(Written problem):
Restrict the output to the lines below starting at the one that contains "leaves = leaf_list(sprays)" and ending at the one that contains "import math", and restate them word for word, both ends included.
● ● ● ●
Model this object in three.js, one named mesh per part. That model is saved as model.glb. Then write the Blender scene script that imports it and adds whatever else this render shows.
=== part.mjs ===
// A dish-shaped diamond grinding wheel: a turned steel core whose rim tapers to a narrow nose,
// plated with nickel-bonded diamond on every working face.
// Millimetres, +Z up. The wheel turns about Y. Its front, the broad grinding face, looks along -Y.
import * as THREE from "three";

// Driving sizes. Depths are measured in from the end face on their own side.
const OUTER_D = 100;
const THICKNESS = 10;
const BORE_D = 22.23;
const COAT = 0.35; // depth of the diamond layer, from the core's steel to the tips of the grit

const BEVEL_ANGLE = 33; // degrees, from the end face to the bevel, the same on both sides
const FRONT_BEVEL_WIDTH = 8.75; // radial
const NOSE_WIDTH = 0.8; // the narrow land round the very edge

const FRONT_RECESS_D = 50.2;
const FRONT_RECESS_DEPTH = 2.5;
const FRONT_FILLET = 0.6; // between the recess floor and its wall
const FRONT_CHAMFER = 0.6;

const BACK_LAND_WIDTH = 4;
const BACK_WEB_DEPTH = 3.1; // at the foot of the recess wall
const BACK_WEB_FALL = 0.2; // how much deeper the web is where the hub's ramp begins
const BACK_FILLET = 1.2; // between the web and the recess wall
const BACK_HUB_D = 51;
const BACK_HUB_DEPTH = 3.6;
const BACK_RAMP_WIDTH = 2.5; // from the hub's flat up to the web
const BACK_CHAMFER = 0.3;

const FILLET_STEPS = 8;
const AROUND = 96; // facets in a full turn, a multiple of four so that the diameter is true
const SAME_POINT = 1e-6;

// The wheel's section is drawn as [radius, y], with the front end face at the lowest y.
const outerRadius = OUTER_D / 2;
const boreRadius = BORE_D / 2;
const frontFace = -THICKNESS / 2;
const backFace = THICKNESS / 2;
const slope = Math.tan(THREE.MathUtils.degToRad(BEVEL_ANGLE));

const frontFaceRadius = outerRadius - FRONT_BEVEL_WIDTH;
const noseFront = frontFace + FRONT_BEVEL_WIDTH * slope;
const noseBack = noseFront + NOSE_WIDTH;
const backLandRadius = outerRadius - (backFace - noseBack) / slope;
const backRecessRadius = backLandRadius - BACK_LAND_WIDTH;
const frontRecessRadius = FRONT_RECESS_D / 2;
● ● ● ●
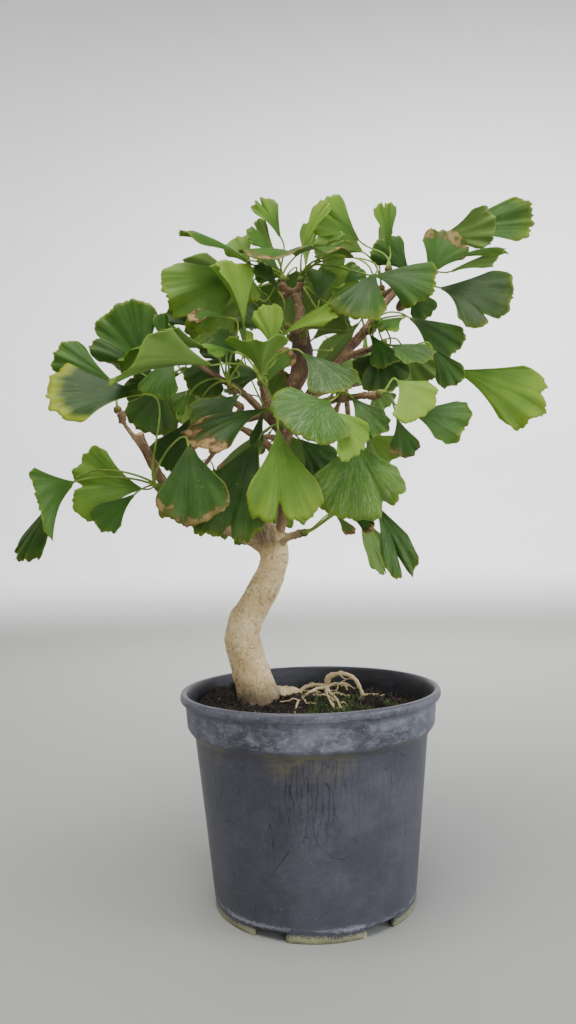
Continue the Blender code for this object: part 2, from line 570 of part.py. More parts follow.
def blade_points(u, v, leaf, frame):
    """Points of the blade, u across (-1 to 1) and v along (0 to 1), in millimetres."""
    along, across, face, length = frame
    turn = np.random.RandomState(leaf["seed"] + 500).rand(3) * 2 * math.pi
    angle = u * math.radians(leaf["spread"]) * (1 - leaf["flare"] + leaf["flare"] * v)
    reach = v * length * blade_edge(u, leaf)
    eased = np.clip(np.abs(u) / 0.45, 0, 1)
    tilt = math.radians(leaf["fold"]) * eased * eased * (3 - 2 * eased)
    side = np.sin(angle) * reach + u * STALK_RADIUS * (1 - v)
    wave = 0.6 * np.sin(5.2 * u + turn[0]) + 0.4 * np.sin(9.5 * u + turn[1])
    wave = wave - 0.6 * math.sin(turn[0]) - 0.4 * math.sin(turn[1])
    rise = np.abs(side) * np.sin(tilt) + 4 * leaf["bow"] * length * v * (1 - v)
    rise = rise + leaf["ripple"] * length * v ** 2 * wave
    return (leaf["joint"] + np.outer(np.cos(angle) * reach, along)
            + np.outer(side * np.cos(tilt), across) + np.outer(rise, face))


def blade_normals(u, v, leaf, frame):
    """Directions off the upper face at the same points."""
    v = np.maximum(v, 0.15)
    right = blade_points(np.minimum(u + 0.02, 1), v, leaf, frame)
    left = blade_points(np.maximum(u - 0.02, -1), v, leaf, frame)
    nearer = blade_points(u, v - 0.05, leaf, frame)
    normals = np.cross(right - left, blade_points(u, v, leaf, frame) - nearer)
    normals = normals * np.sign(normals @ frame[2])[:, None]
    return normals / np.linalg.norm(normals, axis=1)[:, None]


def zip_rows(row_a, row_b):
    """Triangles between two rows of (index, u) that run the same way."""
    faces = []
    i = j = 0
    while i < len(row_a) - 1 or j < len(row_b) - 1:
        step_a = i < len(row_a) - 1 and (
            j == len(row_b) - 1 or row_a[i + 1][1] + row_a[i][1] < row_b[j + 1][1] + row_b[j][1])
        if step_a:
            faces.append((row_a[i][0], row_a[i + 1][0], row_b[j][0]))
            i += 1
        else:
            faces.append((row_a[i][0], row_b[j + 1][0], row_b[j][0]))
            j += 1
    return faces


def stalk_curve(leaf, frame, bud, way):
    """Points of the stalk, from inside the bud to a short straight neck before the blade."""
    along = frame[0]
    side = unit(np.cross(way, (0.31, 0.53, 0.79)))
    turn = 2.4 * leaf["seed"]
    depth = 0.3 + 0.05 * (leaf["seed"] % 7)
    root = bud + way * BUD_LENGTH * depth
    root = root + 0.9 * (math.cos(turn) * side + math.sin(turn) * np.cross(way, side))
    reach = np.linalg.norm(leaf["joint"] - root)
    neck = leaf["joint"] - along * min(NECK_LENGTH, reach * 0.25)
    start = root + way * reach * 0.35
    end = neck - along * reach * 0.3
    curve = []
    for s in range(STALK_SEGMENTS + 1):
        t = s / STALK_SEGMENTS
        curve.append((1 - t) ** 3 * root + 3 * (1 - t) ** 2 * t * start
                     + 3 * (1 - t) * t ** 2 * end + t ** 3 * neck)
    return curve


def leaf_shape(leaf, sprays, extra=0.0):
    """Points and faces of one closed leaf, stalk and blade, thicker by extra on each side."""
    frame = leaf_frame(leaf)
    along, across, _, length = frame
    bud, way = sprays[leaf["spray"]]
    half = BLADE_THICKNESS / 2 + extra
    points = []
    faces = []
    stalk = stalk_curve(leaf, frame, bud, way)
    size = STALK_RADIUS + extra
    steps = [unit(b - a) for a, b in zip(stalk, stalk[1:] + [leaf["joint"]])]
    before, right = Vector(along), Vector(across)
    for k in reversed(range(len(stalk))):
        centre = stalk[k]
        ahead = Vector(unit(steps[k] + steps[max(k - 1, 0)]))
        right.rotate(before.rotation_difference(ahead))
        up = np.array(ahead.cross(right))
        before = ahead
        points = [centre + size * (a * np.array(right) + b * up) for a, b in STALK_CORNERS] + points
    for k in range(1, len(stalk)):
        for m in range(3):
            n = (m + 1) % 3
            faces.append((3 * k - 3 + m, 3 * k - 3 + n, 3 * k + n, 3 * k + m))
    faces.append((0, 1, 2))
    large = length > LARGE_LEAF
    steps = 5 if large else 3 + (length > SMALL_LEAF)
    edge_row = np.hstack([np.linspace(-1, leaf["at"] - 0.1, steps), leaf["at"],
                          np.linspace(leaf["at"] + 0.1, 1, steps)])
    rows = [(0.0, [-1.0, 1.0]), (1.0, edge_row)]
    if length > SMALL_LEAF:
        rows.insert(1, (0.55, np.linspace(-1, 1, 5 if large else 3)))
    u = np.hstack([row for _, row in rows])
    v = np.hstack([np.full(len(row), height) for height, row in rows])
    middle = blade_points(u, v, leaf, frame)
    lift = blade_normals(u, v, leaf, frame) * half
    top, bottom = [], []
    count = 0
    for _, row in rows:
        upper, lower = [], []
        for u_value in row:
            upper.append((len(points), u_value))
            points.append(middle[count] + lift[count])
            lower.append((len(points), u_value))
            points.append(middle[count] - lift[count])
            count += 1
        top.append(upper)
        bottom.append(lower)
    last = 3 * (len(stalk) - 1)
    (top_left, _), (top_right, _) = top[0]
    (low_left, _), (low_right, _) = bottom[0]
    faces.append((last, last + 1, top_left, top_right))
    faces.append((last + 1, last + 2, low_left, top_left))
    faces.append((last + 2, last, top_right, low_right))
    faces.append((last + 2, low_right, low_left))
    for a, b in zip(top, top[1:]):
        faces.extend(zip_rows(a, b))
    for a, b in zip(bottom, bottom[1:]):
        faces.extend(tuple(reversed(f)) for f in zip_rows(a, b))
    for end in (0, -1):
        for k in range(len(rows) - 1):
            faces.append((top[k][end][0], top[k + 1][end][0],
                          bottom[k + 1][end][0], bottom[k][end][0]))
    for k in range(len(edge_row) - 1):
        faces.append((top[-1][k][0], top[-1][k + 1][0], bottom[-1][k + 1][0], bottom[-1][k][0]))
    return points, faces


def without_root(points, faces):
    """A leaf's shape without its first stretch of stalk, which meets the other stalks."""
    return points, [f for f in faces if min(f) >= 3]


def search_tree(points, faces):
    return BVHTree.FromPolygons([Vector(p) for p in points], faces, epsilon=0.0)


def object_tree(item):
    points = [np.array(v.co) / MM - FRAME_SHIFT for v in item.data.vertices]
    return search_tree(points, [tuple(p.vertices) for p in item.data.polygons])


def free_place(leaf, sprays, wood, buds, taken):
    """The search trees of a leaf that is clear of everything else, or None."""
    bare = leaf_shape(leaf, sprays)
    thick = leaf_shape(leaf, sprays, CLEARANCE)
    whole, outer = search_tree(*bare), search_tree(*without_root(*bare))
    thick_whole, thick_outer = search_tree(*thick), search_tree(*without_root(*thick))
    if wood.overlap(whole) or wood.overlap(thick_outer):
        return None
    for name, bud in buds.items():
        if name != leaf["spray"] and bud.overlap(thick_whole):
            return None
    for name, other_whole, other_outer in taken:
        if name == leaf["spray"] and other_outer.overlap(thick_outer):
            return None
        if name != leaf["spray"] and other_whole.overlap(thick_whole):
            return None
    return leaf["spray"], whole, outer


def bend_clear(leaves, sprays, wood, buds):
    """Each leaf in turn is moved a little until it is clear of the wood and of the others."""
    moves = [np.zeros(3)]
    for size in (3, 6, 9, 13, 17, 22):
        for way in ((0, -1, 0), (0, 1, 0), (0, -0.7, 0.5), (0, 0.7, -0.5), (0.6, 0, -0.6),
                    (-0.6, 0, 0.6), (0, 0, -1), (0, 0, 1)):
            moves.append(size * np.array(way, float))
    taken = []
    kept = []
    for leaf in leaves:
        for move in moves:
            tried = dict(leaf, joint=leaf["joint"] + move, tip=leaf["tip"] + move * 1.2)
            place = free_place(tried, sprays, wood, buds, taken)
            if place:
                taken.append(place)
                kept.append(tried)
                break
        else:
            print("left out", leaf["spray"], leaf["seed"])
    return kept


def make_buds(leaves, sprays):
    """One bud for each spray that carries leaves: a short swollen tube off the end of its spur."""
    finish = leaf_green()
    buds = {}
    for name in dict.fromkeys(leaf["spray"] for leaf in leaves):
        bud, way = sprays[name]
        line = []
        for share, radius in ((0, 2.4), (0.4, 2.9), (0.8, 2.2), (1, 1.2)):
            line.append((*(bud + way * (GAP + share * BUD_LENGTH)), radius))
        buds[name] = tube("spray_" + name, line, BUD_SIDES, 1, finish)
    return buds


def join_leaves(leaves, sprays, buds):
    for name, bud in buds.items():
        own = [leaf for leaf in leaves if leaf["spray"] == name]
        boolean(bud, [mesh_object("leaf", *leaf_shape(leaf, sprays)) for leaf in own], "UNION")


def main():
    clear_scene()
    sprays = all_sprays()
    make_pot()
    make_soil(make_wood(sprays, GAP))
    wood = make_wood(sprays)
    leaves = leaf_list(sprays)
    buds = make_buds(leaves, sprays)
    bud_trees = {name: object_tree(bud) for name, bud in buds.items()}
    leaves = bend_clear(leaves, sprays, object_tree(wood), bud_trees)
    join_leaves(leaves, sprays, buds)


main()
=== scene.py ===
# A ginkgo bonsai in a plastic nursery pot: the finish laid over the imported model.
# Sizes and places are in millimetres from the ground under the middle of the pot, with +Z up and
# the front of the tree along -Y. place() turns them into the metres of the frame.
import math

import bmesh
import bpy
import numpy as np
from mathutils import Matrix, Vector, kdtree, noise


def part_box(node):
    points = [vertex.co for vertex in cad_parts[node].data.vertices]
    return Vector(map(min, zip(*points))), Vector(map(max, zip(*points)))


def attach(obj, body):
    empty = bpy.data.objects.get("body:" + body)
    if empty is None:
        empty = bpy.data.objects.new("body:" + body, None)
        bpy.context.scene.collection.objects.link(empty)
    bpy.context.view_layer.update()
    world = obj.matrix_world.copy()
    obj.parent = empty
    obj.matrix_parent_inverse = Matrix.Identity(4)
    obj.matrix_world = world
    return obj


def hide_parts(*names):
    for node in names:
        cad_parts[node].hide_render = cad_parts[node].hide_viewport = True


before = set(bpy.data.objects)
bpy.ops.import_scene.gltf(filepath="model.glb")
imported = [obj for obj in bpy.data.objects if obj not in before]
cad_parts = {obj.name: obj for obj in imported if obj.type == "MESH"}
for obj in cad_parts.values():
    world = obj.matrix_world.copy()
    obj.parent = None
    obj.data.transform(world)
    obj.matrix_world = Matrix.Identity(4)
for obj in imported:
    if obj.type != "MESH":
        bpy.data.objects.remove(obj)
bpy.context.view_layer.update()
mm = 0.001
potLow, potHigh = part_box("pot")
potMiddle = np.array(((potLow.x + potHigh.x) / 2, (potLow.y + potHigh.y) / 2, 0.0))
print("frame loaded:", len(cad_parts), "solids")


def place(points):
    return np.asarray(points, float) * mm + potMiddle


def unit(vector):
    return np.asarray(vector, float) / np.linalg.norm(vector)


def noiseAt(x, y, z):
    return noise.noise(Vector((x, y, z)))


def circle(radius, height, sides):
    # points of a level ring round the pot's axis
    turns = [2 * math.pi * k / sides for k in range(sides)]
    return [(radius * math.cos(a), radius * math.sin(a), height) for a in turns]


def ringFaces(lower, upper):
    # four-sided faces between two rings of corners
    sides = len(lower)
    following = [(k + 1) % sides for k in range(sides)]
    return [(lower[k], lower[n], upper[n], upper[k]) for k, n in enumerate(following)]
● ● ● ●
(Correct output):
    leaves = leaf_list(sprays)
    buds = make_buds(leaves, sprays)
    bud_trees = {name: object_tree(bud) for name, bud in buds.items()}
    leaves = bend_clear(leaves, sprays, object_tree(wood), bud_trees)
    join_leaves(leaves, sprays, buds)


main()
=== scene.py ===
# A ginkgo bonsai in a plastic nursery pot: the finish laid over the imported model.
# Sizes and places are in millimetres from the ground under the middle of the pot, with +Z up and
# the front of the tree along -Y. place() turns them into the metres of the frame.
import math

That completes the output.